28 Jan 2018For Question 10, since each eigenvector can form an invariant subspaces, we have n invariant subspaces. By question 4, we know the sum of invariant subspaces is still invariant. There are 2^n such possibilities (including zero subspace). Until here, we know it AT LEAST have 2^n invariant subspace. But we know from (a), the eigenvectors actually form basis of F^n.This means F^n=U_1+...+U_m (each U_j represents an eigenspace) and hence it can maximally have 2^n subspace. Therefore, there are 2^n invariant subspace in T where each invariant subspace, say W is actually an element of span(u_1,...,u_n).

To make it clear, one of the possibility of invariant subspace could be the invariant subspace U_1+U_2, where it can be written as a_1u_1+b_1u_2+0u_3+...+0u_n which is an element of span(u_1,...,u_n).

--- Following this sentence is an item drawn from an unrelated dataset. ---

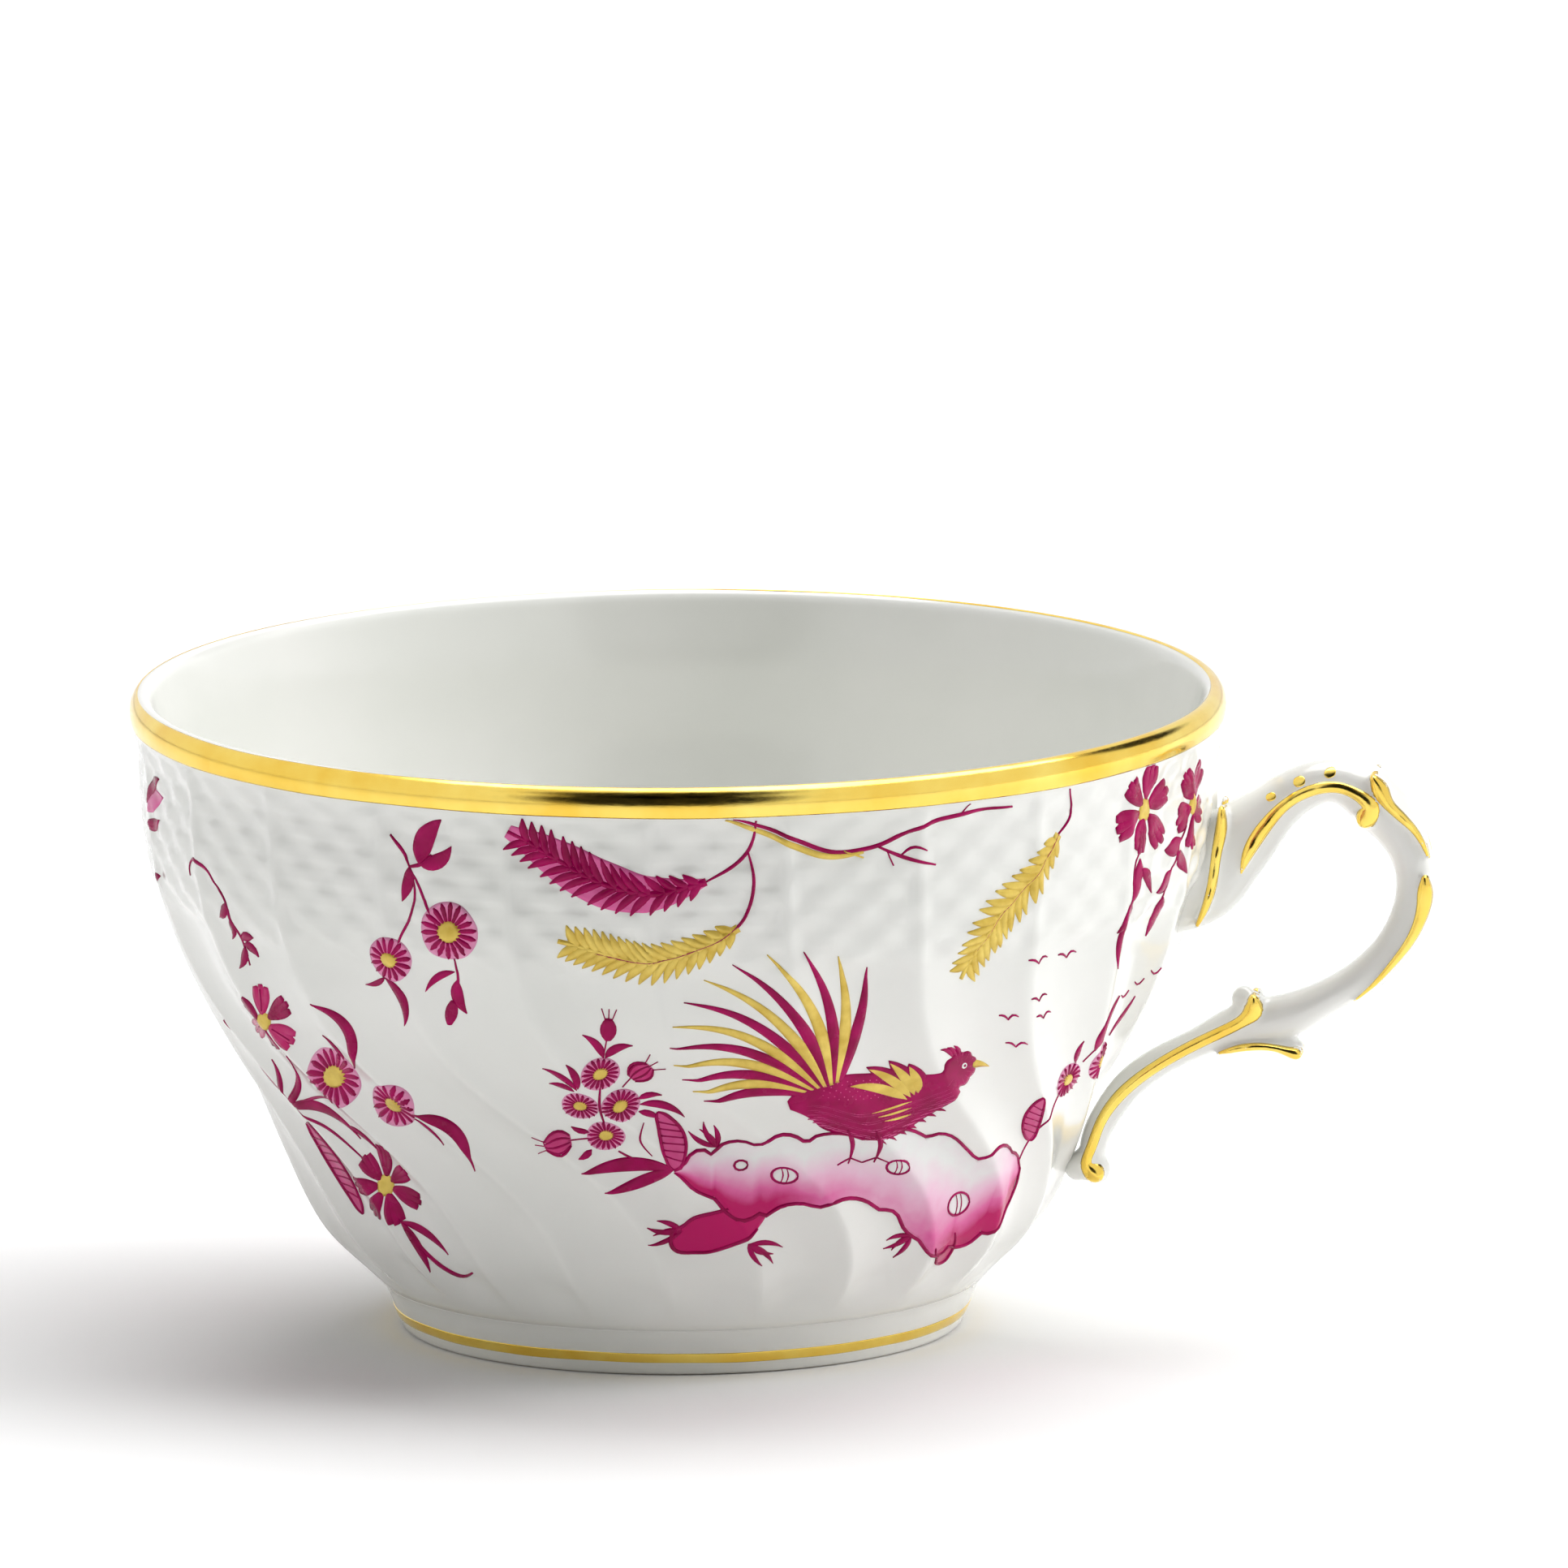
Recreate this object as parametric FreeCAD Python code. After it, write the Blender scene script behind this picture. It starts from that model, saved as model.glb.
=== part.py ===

(I might skip a few logical steps here, hope you can understand what I meant as it's hard to type things without Latex.)

## Yuheng

31 Jul 2020The number of subspace is not 2^n. We can't determine the number of subspaces by decomposing V into direct sums. For example {(a1,a2,...,an) in Fn : a1+4a2=0} is a subspace (and obviously there are infinitely many subspaces).

## Yuheng

1 Aug 2020For 16, I don't understand how we take complex conjugate of something in V? In the proof we used the fact that conjugate of a1e1 = (conjugate of a1)*e1, where e1 is an element from V. But didn't we deduce the property of complex numbers from numbers of the form a+bi? Does Vectors in V also behave like complex numbers? But definition of complex vector space only says a*v is in V for a in C and v in V.